Section 80CCD(2) — Employer NPS contribution: The employer's contribution to NPS Tier I is deductible under 80CCD(2), up to 14% of Basic+DA. This is specifically excluded from the prohibition on deductions in the new regime and is the most powerful tax-reduction lever available under the new regime.
Gratuity exemption: Gratuity received from employer on retirement or termination is exempt up to specified limits (up to ₹20 lakh for covered employees). Available in both regimes.
Leave encashment on retirement: Exempt up to ₹25 lakh (for non-government employees) on retirement. Available in both regimes.
VRS compensation: Voluntary retirement compensation up to ₹5 lakh is exempt under Section 10(10C). Both regimes.
EPF corpus on maturity: Exempt if employee contribution is below ₹2.5 lakh/year and employment exceeds 5 years. Both regimes.
For most working-age salaried employees, the only new regime deduction that provides meaningful ongoing planning value is 80CCD(2) employer NPS. Everything else either requires exceptional circumstances or is a one-time event.
Section 80TTA and 80TTB: Interest Deductions Often Missed
Section 80TTA (for individuals below 60): Interest from savings bank accounts is deductible up to ₹10,000 per year. This is specifically for savings account interest — not FD interest.
So if your savings account earns ₹15,000 in interest: ₹10,000 is deductible under 80TTA, ₹5,000 is taxable.
Section 80TTB (for senior citizens — age 60+): A broader deduction of up to ₹50,000 per year on interest from savings accounts AND term deposits (FDs). This replaces 80TTA for senior citizens and is significantly more valuable.
A senior citizen with ₹20 lakh in FDs earning 7.5% (₹1,50,000 interest) gets a ₹50,000 deduction under 80TTB, reducing taxable interest to ₹1,00,000.
Both 80TTA and 80TTB are available under the old regime only (80TTB is a high-value deduction that often makes old regime worthwhile for senior citizens).
Section 80G: Donation Deductions in Practice
Section 80G deductions have three tiers:
100% deduction, no ceiling (most valuable):
- PM National Relief Fund
- PM CARES Fund
- National Defence Fund
- Jawaharlal Nehru Memorial Fund
100% deduction, with ceiling (qualifying limit): Certain other government-approved funds. The qualifying limit is 10% of Adjusted Gross Total Income.
50% deduction, with ceiling: Most registered charitable institutions, temples, educational trusts. Again subject to the 10% AGTI limit.
Documentation: The charity must be registered under Section 80G with an active registration. Verify the registration at the IT Department's online tool. Registrations lapse and must be renewed by the charity — a donation to a lapsed registration doesn't qualify for deduction.
Pre-2021, organisations that didn't re-register under the new Section 80G(5) framework had their registrations lapse. Many donors unknowingly claimed deductions for donations to organisations whose registrations had expired.
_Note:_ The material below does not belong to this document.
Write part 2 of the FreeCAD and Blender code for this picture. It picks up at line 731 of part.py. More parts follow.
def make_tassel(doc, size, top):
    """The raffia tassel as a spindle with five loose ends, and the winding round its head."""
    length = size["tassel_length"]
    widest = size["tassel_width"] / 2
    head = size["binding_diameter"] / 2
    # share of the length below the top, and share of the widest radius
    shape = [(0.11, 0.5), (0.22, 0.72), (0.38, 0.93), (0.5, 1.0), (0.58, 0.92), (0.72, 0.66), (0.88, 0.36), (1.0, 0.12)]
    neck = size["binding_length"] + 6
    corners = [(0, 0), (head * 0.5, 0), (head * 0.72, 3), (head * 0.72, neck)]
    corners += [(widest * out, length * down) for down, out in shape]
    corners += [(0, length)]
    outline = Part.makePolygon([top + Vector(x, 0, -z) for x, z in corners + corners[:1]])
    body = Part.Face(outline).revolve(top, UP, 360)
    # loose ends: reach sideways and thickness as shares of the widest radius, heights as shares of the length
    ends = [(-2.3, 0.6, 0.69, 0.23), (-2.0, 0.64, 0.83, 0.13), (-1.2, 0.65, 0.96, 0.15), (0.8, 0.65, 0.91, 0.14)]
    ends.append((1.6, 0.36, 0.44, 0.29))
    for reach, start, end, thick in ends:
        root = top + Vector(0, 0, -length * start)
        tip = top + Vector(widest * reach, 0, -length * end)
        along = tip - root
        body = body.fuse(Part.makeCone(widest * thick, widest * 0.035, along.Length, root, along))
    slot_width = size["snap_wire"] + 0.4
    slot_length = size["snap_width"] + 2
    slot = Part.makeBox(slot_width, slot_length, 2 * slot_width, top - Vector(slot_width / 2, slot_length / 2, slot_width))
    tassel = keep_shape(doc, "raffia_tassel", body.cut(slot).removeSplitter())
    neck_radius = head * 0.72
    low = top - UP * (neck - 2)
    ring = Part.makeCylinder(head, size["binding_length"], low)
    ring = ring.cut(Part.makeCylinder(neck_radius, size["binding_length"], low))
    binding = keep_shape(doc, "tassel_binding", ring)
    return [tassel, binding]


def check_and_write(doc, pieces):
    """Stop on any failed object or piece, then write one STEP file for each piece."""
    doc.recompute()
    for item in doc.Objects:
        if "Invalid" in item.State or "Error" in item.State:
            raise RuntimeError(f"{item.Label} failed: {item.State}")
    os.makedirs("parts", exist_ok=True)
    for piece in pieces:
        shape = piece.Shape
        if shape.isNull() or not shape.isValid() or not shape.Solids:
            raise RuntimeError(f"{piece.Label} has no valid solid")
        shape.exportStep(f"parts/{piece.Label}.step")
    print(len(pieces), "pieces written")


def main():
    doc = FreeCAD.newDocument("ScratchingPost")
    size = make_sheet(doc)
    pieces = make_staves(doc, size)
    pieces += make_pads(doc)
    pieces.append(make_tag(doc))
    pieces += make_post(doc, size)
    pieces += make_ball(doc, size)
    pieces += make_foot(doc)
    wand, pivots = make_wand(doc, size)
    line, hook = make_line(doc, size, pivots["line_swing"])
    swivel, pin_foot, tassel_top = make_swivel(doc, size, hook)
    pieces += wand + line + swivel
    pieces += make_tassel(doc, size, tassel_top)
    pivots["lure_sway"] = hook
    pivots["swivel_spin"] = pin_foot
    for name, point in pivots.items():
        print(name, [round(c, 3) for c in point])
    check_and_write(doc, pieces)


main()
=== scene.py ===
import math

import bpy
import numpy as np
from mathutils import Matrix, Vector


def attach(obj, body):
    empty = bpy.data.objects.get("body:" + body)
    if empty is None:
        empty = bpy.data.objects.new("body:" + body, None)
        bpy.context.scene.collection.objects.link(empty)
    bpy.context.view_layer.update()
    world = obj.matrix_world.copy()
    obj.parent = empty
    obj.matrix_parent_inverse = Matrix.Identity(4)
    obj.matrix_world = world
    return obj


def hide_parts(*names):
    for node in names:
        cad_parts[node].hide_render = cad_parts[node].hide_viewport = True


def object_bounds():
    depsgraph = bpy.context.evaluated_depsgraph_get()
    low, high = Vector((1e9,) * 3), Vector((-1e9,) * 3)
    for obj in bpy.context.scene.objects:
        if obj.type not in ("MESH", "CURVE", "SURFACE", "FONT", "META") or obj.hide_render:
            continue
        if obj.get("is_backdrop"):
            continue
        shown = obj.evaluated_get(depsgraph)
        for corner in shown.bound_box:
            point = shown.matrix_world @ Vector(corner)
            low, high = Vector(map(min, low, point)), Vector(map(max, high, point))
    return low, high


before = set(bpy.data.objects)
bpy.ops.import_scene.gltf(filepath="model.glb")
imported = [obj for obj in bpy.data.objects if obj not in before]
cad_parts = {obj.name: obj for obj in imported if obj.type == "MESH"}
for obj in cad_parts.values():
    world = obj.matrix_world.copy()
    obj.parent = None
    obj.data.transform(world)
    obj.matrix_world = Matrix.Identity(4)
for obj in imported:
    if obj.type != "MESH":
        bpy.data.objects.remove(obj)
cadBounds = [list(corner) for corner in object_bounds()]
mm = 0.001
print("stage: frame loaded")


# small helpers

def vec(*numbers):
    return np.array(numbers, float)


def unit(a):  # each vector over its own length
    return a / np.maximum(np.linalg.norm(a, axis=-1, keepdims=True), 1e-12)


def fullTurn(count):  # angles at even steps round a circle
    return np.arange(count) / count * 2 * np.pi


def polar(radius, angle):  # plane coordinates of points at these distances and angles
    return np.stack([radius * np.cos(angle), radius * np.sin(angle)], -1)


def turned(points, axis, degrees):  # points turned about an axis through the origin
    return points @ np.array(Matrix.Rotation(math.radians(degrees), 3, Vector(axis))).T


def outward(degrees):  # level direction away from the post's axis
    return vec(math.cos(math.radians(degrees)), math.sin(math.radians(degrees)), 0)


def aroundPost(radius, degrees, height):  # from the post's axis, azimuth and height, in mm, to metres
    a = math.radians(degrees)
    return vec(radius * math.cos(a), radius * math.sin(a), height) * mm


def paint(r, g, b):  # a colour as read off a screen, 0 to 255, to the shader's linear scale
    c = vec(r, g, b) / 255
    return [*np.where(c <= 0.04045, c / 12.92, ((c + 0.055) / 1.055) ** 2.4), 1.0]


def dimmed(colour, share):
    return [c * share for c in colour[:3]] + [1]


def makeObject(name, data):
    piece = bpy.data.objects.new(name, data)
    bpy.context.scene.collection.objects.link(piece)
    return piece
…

Always verify current 80G status.
Section 80E: Education Loan — Often Forgotten
Section 80E provides a deduction for interest paid on education loans taken for:
- Your own higher education
- Your spouse's higher education
- Your children's higher education
- For a student of whom you are the legal guardian
Key features:
- No upper limit on the interest deduction amount
- Available for 8 years from the year of first repayment, or until the loan is fully repaid, whichever is earlier
- Only interest qualifies (not principal)
- Loan must be from a recognised financial institution (bank or approved charitable institution) — not from family members
For someone repaying a ₹20 lakh education loan at 10% interest: annual interest in the early years could be ₹2 lakh+. At 30% slab, 80E saves ₹60,000+ annually for up to 8 years — potentially ₹4.8 lakh over the full deduction period.
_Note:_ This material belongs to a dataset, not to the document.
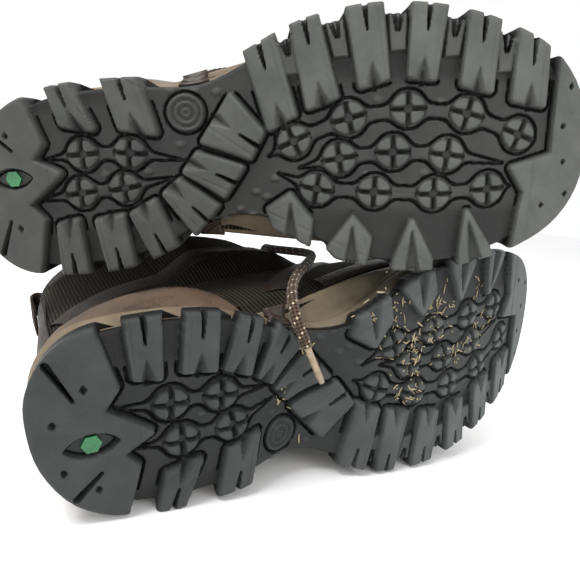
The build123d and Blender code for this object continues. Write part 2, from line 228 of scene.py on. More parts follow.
def braid(name, side, points, radius=LACE_RADIUS, pitch=0.8):
    """A round braided lace along smooth points, with its carriers standing a little proud."""
    path = resample(smooth_path(points), pitch)

    def radius_at(run, turn):
        weave = math.cos(4 * turn + 2.0 * run) * math.cos(4 * turn - 2.0 * run)
        return radius * (0.985 + 0.05 * weave)

    verts, faces, uv = tube_mesh(path, radius_at)
    piece = add_mesh(name, side, verts, faces)
    layer = piece.data.uv_layers.new(name="braid")
    order = uv
    if side == "left":
        order = []
        start = 0
        for face in faces:
            corners = uv[start:start + len(face)]
            order.extend([corners[0]] + corners[:0:-1])
            start += len(face)
    layer.data.foreach_set("uv", [value for pair in order for value in pair])
    return piece, path


# ---------------------------------------------------------------- shader helpers


def shader(name, **sockets):
    """A material with its Principled shader's own sockets set."""
    made = bpy.data.materials.new(name)
    made.use_nodes = True
    surface = made.node_tree.nodes["Principled BSDF"]
    for socket, value in sockets.items():
        surface.inputs[socket.replace("_", " ")].default_value = value
    return made, made.node_tree, surface


def add_node(tree, kind, inputs=None, **settings):
    made = tree.nodes.new(kind)
    for key, value in settings.items():
        setattr(made, key, value)
    for socket, value in (inputs or {}).items():
        if isinstance(value, bpy.types.NodeSocket):
            tree.links.new(value, made.inputs[socket])
        else:
            made.inputs[socket].default_value = value
    return made


def math_node(tree, operation, first, second=0.0, clamp=False):
    made = add_node(tree, "ShaderNodeMath", {0: first, 1: second}, operation=operation, use_clamp=clamp)
    return made.outputs[0]


def times(tree, first, second):
    return math_node(tree, "MULTIPLY", first, second)


def plus(tree, first, second, clamp=False):
    return math_node(tree, "ADD", first, second, clamp)


def grey(value):
    return (value, value, value)


def scaled(colour, factor):
    return tuple(factor * v for v in colour)


def ramp(tree, value, stops):
    """Colours along a value: stops are (position, (r, g, b)) in linear light."""
    made = add_node(tree, "ShaderNodeValToRGB", {"Fac": value})
    elements = made.color_ramp.elements
    while len(elements) < len(stops):
        elements.new(0.5)
    for element, (position, colour) in zip(elements, stops):
        element.position = position
        element.color = (*colour, 1.0)
    return made.outputs["Color"]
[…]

This deduction is under the old regime, and it's one of the most valuable and most overlooked ones for postgraduate degree borrowers.
Stacking the Full Deduction Set: Maximum Old Regime Savings
For a high-income individual who has all eligible deductions, here's the theoretical maximum old-regime deduction stack:
| Deduction | Maximum |
|---|---|
| Standard deduction | ₹50,000 |
| HRA exemption | Variable (depends on rent and city) |
| Section 80C | ₹1,50,000 |
| Section 80CCD(1B) — NPS personal | ₹50,000 |
| Section 80D — Self/family health insurance | ₹25,000 |
| Section 80D — Senior citizen parents | ₹50,000 |
| Section 24(b) — Home loan interest | ₹2,00,000 |
| Section 80E — Education loan interest | No limit |
| Section 80G — Donations | Variable (10% of AGTI) |
| Section 80TTA — Savings interest | ₹10,000 |
| Fixed deductions total | ≥ ₹5,35,000 + HRA + 80E + 80G |
Someone earning ₹30 lakh with a home loan, paying significant rent in a metro, supporting elderly parents' health insurance, and repaying an education loan could have total deductions of ₹7–8 lakh — making the old regime decisively better at that income level.
Disclaimer: This article is for educational purposes only and provides a general overview of income tax deduction categories. Actual deduction limits, eligibility conditions, and applicable rules change with each Union Budget and Finance Act. The information here may not reflect the most current provisions. This does not constitute personalized tax advice. Consult a qualified Chartered Accountant for advice specific to your income, investments, and situation. For authoritative and current information, refer to the Income Tax Department at incometax.gov.in.
Disclosure: This article is educational in nature. No specific investment product, insurance policy, or financial service is being recommended.